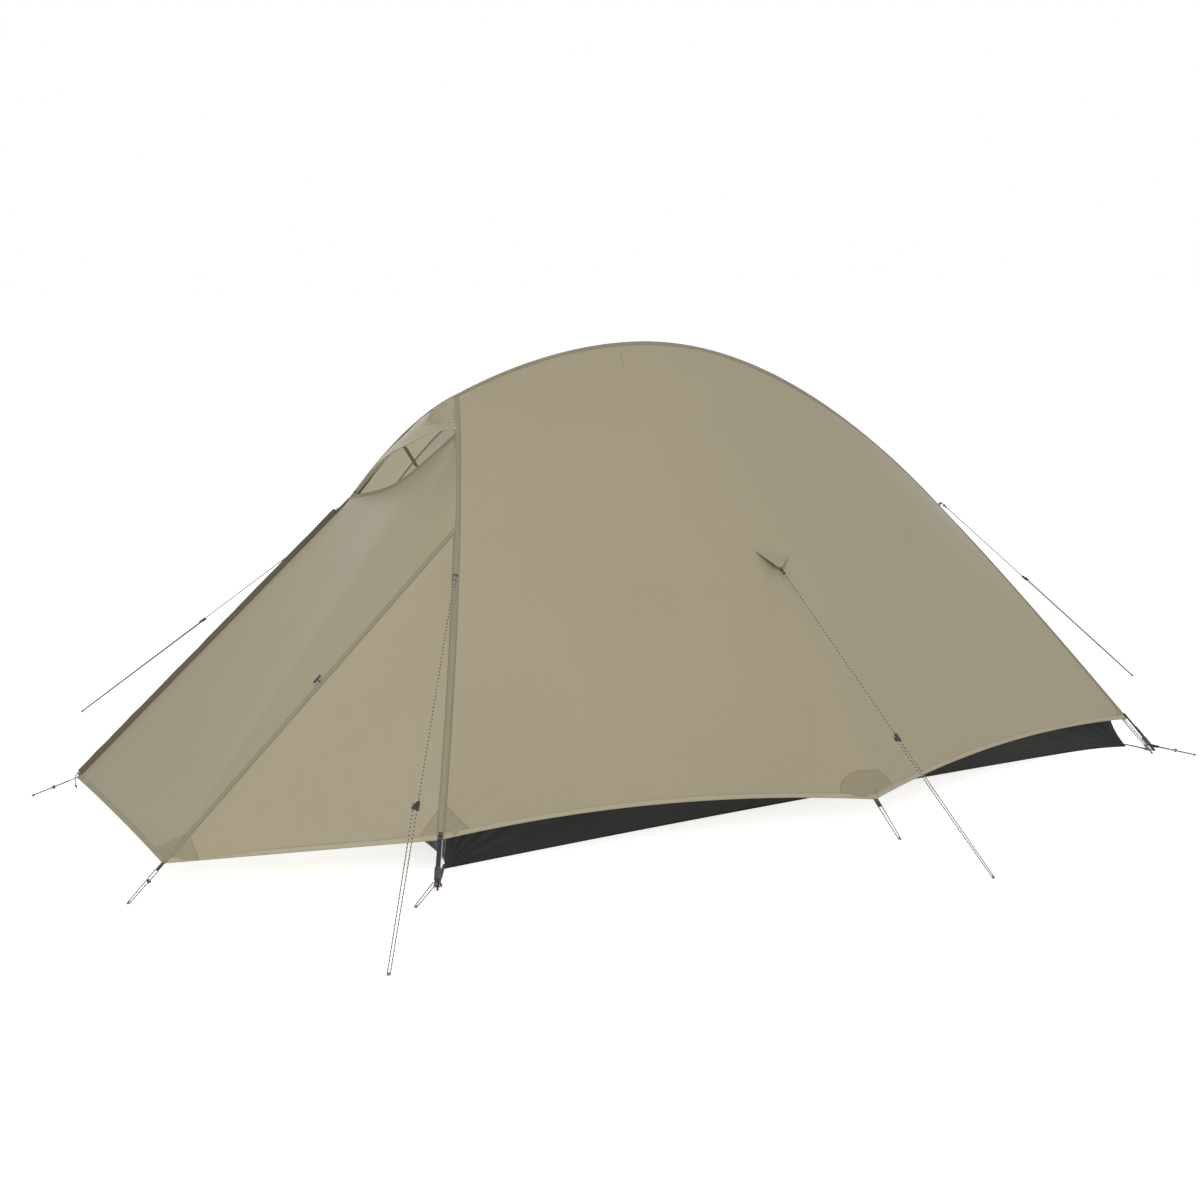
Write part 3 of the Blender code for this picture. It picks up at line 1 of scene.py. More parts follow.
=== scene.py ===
"""Looks of a two-person ultralight backpacking tent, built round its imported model.

Laid out as an add-on, and run as a script: each operator makes one group of pieces, and main() calls
them in order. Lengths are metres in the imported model's frame: X from the door end to the foot end,
Y across the tent, Z up, with the ground at zero.
"""

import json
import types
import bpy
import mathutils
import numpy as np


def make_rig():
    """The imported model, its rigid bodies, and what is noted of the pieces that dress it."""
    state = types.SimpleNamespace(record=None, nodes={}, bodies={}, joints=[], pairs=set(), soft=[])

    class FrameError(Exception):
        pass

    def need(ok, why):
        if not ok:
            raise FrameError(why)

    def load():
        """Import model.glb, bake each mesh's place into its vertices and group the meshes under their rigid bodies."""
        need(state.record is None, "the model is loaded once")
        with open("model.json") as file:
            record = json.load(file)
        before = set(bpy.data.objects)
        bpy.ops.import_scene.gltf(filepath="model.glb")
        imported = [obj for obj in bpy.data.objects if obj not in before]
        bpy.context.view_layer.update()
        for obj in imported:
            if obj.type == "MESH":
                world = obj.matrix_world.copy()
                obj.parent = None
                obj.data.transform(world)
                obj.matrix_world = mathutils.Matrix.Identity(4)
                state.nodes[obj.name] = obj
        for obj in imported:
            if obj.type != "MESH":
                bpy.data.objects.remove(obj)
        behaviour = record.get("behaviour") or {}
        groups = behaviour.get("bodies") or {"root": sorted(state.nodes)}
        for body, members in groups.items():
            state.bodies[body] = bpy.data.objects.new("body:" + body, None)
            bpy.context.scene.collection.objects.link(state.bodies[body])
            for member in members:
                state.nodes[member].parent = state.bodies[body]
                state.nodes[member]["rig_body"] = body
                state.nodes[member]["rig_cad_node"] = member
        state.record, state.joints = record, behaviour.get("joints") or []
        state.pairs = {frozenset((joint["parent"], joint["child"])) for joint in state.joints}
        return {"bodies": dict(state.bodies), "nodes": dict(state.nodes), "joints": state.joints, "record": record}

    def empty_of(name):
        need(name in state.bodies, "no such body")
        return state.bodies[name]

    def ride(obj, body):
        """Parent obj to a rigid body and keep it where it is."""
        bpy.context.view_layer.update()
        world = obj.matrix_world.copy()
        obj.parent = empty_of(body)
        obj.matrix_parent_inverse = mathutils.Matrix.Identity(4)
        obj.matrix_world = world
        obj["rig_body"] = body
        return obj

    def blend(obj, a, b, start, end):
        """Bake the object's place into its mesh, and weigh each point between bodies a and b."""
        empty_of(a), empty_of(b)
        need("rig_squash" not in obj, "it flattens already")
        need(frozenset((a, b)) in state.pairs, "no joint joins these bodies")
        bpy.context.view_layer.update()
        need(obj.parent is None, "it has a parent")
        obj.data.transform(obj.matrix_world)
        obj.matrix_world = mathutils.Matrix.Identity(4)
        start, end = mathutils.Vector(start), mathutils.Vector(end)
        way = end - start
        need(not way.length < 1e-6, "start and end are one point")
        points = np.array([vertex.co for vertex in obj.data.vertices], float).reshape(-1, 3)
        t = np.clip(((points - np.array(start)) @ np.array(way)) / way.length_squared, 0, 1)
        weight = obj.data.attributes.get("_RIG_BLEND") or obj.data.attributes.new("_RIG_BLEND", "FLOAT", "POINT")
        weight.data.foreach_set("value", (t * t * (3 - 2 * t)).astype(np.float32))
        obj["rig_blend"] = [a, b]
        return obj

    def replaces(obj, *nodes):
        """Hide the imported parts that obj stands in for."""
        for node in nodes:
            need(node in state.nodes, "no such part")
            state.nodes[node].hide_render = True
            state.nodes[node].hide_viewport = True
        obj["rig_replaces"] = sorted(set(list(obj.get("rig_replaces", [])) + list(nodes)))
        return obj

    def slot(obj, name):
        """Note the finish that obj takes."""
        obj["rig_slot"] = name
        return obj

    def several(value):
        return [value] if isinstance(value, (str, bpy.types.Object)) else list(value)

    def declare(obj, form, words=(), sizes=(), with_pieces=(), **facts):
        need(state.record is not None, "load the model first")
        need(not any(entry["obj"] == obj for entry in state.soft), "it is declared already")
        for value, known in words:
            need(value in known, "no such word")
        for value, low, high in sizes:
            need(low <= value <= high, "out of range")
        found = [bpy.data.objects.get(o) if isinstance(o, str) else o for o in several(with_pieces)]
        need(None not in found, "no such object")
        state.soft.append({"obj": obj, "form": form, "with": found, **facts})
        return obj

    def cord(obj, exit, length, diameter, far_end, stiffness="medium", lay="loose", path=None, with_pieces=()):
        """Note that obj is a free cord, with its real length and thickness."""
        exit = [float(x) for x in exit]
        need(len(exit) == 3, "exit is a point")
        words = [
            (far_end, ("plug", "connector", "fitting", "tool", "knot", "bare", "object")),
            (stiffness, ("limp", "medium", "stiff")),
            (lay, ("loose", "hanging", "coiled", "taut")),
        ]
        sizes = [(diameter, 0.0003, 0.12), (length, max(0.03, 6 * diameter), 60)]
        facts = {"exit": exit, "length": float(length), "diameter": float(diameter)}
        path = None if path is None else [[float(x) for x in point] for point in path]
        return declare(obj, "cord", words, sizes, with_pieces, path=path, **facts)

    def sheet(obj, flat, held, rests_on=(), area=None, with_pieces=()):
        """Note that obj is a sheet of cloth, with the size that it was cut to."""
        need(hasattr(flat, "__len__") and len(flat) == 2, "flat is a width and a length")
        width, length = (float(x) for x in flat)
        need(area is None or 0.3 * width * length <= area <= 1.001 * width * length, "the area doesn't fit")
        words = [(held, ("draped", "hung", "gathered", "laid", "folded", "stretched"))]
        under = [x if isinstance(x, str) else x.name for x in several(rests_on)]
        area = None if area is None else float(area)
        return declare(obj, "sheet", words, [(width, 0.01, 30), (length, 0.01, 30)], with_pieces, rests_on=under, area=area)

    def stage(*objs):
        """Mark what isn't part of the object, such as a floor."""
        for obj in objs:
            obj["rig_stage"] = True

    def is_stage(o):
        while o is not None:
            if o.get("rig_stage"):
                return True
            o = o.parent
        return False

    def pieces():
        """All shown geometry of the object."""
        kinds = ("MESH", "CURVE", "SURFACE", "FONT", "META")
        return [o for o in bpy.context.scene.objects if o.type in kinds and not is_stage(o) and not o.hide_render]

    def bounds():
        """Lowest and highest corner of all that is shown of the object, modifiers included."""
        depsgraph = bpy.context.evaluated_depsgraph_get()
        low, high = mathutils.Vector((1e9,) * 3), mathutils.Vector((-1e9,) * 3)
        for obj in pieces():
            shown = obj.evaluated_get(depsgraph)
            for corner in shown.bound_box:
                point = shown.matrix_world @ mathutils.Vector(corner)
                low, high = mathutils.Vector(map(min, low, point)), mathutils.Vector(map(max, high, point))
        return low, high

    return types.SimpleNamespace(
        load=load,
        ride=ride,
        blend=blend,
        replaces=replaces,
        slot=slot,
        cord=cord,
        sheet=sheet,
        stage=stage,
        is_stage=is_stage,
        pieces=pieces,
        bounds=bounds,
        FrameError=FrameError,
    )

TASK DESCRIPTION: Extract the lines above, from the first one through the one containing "import types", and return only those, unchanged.

THE REPLY:
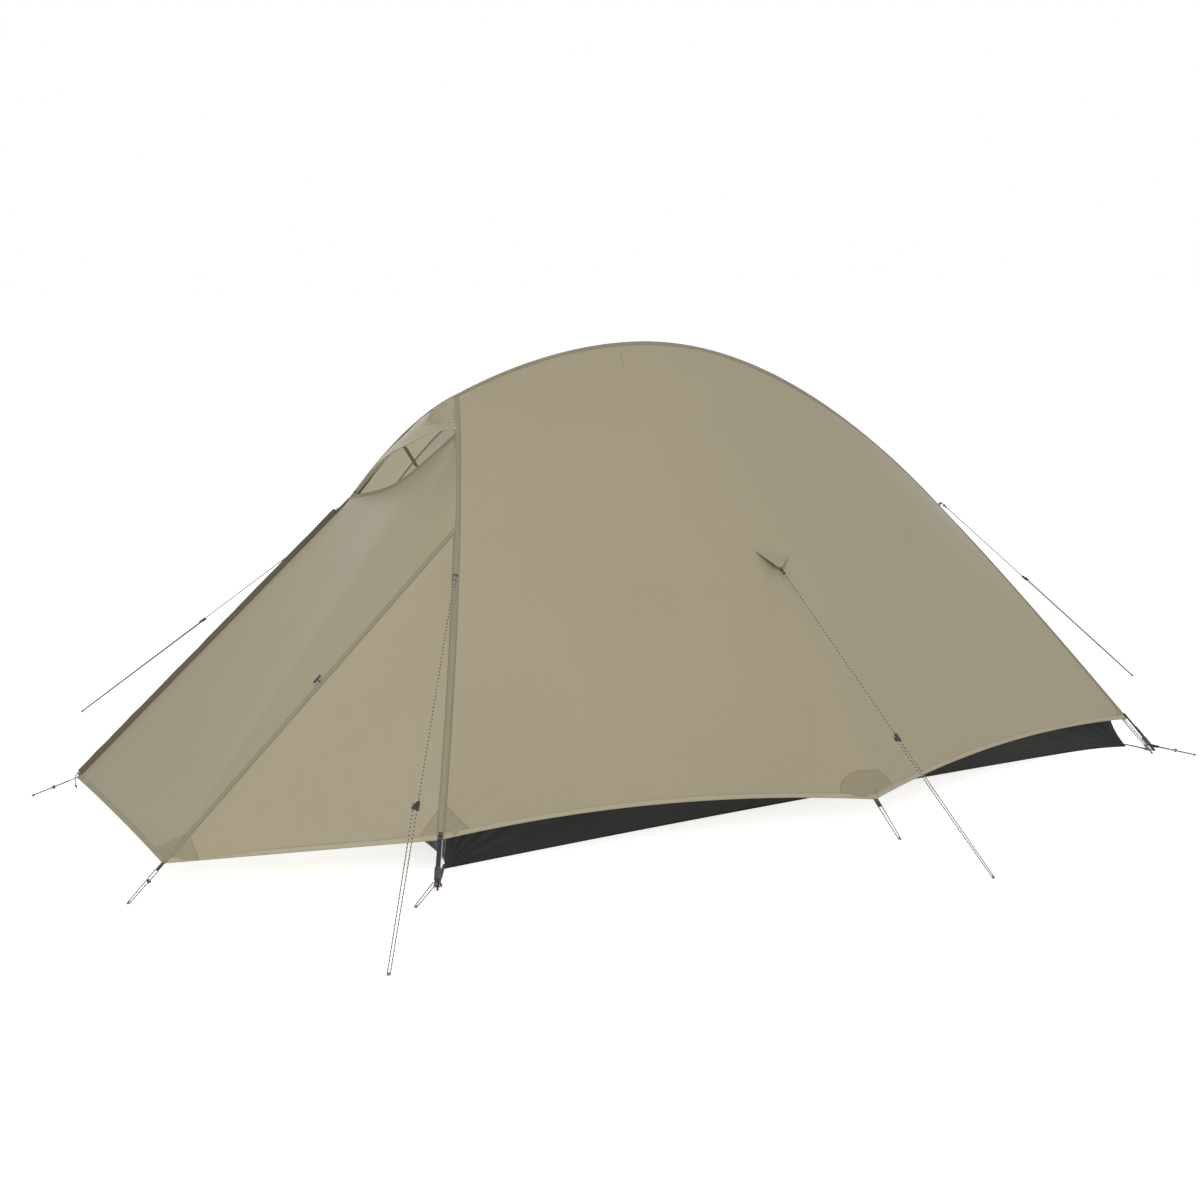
Write part 3 of the Blender code for this picture. It picks up at line 1 of scene.py. More parts follow.
=== scene.py ===
"""Looks of a two-person ultralight backpacking tent, built round its imported model.

Laid out as an add-on, and run as a script: each operator makes one group of pieces, and main() calls
them in order. Lengths are metres in the imported model's frame: X from the door end to the foot end,
Y across the tent, Z up, with the ground at zero.
"""

import json
import types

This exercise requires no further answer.